In winter, he used to take me fox hunting. Father also fished, with a rifle. He would climb a tree, looked for huge pikes in the transparent water, and shot them.

All this was terribly interesting to me. And it was not in vain, because everything that you learn in childhood is remembered for the rest of your life. The lessons in observing that my father taught me are very useful in my work today. The ability to read tracks, and not just animal tracks, is absolutely indispensable in our work.

It is possible to find out many things about an animal from its tracks: from the character of the tracks, it is obvious if the animal was running or walking calmly,  it is possible to figure out its size, and to see how big it is in your imagination.

My younger sister Chainu and brothers Orlan and Syldys also received pedagogic education. But my brother Orlan shares my role of protector of nature.

 

They have no nature left

 

Chaizu with bicycle, in Ondum, 1990.Chaizu with bicycle, in Ondum, 1990.What do you think - did Tuvans have an ecological way of upbringing?

-   If we did not have serious ecological upbringing, our nature would not be as well preserved as it is. I can say that it is in good condition, I have some basis for comparison.

Why do the foreigners want to help us, organizing various foundations to protect our nature? When this question was asked at one meeting, they answered that they have no nature in its primal condition left, that many animals have been exterminated or their normal places of habitation have disappeared, so they offer their help so that it would not happen to us here.
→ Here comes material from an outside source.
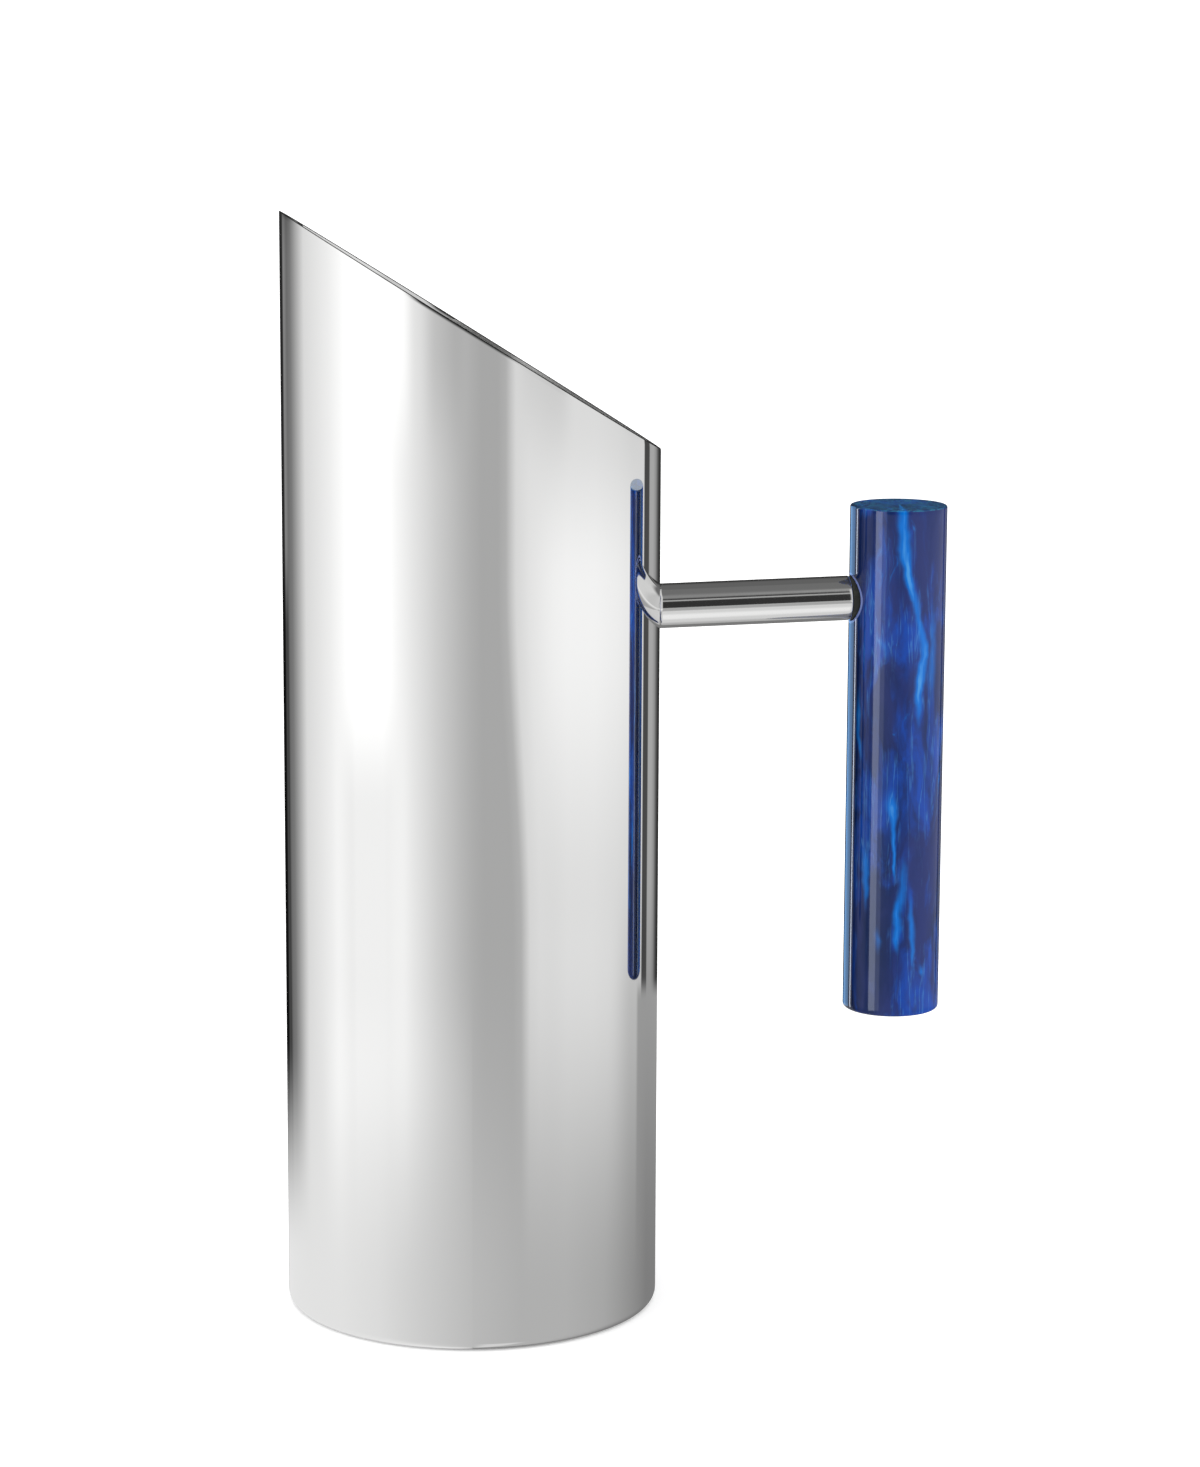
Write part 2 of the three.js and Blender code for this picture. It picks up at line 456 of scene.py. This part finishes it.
class Nodes:
    """The node tree of one material or world."""

    def __init__(self, tree):
        self.tree = tree
        tree.nodes.clear()

    def add(self, kind, settings=None, sockets=None):
        """A node of a kind: its settings are set first, then its sockets get values or links."""
        node = self.tree.nodes.new(kind)
        for key, setting in (settings or {}).items():
            if key == "stops":
                ramp = node.color_ramp
                while len(ramp.elements) < len(setting):
                    ramp.elements.new(1.0)
                for element, (position, colour) in zip(ramp.elements, setting):
                    element.position = position
                    element.color = colour if hasattr(colour, "__len__") else (colour,) * 3 + (1.0,)
            else:
                setattr(node, key, setting)
        for key, source in (sockets or {}).items():
            target = node.inputs[key]
            if isinstance(source, Value):
                source = source.socket
            if isinstance(source, bpy.types.NodeSocket):
                self.tree.links.new(source, target)
            else:
                target.default_value = source
        return Node(self, node)

    def ease(self, value, start, end):
        """0 before start and 1 after end, smooth between. end may be lower than start."""
        low, high = min(start, end), max(start, end)
        sockets = {"Value": value, "From Min": low, "From Max": high}
        sockets["To Min"], sockets["To Max"] = (0.0, 1.0) if end > start else (1.0, 0.0)
        settings = {"interpolation_type": "SMOOTHSTEP", "clamp": True}
        return self.add("ShaderNodeMapRange", settings, sockets).value()

    def band(self, value, low, high, soft):
        """1 between low and high, falling to 0 over soft on each side."""
        return self.ease(value, low - soft, low + soft) * self.ease(value, high + soft, high - soft)

    def mix(self, factor, first, second):
        """A colour between two, by factor."""
        settings = {"data_type": "RGBA", "blend_type": "MIX", "clamp_factor": True}
        return self.add("ShaderNodeMix", settings, {0: factor, 6: first, 7: second})[2]

    def noise(self, vector, scale, detail=3.0, roughness=0.5, distortion=0.0):
        sockets = {
            "Vector": vector,
            "Scale": scale,
            "Detail": detail,
            "Roughness": roughness,
            "Distortion": distortion,
        }
        return self.add("ShaderNodeTexNoise", {"noise_dimensions": "3D"}, sockets)

    def placed(self, location=(0, 0, 0), scale=(1, 1, 1)):
        """The piece's own coordinates in metres, stretched and moved."""
        coordinates = self.add("ShaderNodeTexCoord")["Object"]
        sockets = {"Vector": coordinates, "Location": location, "Scale": scale}
        return self.add("ShaderNodeMapping", {"vector_type": "POINT"}, sockets)["Vector"]

    def split(self, vector):
        """The X, Y and Z of a vector."""
        return self.add("ShaderNodeSeparateXYZ", None, {"Vector": vector})

    def turn_about(self, right, back):
        """Degrees round an upright axis, 0 towards the front and positive to the right."""
        angle = self.add("ShaderNodeMath", {"operation": "ARCTAN2"}, {0: right, 1: -1.0 * back})
        return angle.value() * (180 / math.pi)

    def bump(self, height, strength, distance):
        sockets = {"Height": height, "Strength": strength, "Distance": distance}
        return self.add("ShaderNodeBump", None, sockets)["Normal"]

    def surface(self, sockets):
        shader = self.add("ShaderNodeBsdfPrincipled", None, sockets)
        self.add("ShaderNodeOutputMaterial", None, {"Surface": shader["BSDF"]})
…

For the Tuvans, ecological upbringing and consciousness has always been a  big part in the upbringing, because the life of the nation was so closely tied to nature and depended on it.

 

-  What was your path to ecology like?

-  I liked all the subjects at school, but the thread of learning about nature, which started in my childhood, was never interrupted.

I went to various schools. In my native  Eilig-Khem school, we used to go for excursions in the forest in our natural history classes,, I collected leaves and made drawings. At the school of the Arzhaan village, I went through compulsory practice - watering the vegetable garden. During summer vacations I used to help my grandmother to shear the sovkhoz sheep.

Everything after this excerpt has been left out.